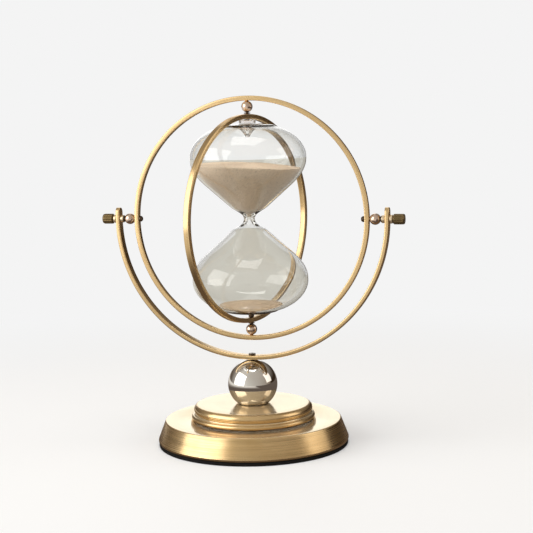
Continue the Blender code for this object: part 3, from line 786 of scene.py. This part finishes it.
champagne = mirror_plate("champagne_plate", (0.73, 0.575, 0.48), 0.06)
washer_low, washer_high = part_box("right_thrust_washer")
washer_section = tube(shaft_hole, washer_high.y, washer_low.x, washer_high.x, 0.12 * MM)
pivot_low, pivot_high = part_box("right_pivot_ball")
small_ball = pivot_high.y
pivot_ball_centre = (pivot_low.x + pivot_high.x) / 2
bore_angle = math.degrees(math.acos(shaft_hole / small_ball))
nut_low, nut_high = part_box("right_dome_nut")
nut_radius = nut_high.y
nut_bevel = 0.2 * MM
nut_skirt_end = nut_high.x - 0.7 * MM
nut_bore_end = nut_low.x + 0.8 * MM
nut_section = [(0, nut_bore_end, 0.0), (shaft_hole, nut_bore_end, 0.0), (shaft_hole, nut_high.x, 0.0)]
nut_section += [(nut_radius - nut_bevel, nut_high.x, 0.4), (nut_radius, nut_high.x - nut_bevel, 0.6)]
nut_section += oval(0, nut_skirt_end, nut_radius, nut_skirt_end - nut_low.x, 0, -90, 16)
for side, turn in SIDES:
    washer = lathe(side + "_dark_washer", washer_section, 64, 3)
    mount(washer, turn, oxide_steel, "outer_ring", "dark_steel", side + "_thrust_washer")
    section = oval(0, pivot_ball_centre, small_ball, small_ball, bore_angle, -bore_angle, 40)
    bead = turned(side + "_spacer_ball", section, 96, True)
    mount(bead, turn, champagne, "outer_ring", "champagne_plate", side + "_pivot_ball")
    nut = turned(side + "_dome_nut_black", nut_section, 72, False)
    mount(nut, turn, oxide_steel, "outer_ring", "dark_steel", side + "_dome_nut")


# ---- swivel balls ----
# A plated ball hangs from the top of the outer ring and another stands at its bottom, each
# riveted through the ring by a spigot and bored from the other side for the swivel screw.

UPRIGHT = Matrix.Identity(4)
UPSIDE_DOWN = Matrix.Rotation(math.pi, 4, "X")
ENDS = (("top", UPRIGHT), ("bottom", UPSIDE_DOWN))
spigot_radius = 1.5 * MM
spigot_bevel = 0.2 * MM
screw_hole = 1.6 * MM


def nearest_and_farthest(node):
    """How far a plain solid's ends lie above or below the pivots."""
    heights = [abs(corner.z - pivot_height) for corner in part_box(node)]
    return min(heights), max(heights)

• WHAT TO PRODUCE
Copy every single line of the material above that holds "from".

• WRITTEN REPLY
Continue the Blender code for this object: part 3, from line 786 of scene.py. This part finishes it.
# A plated ball hangs from the top of the outer ring and another stands at its bottom, each
# riveted through the ring by a spigot and bored from the other side for the swivel screw.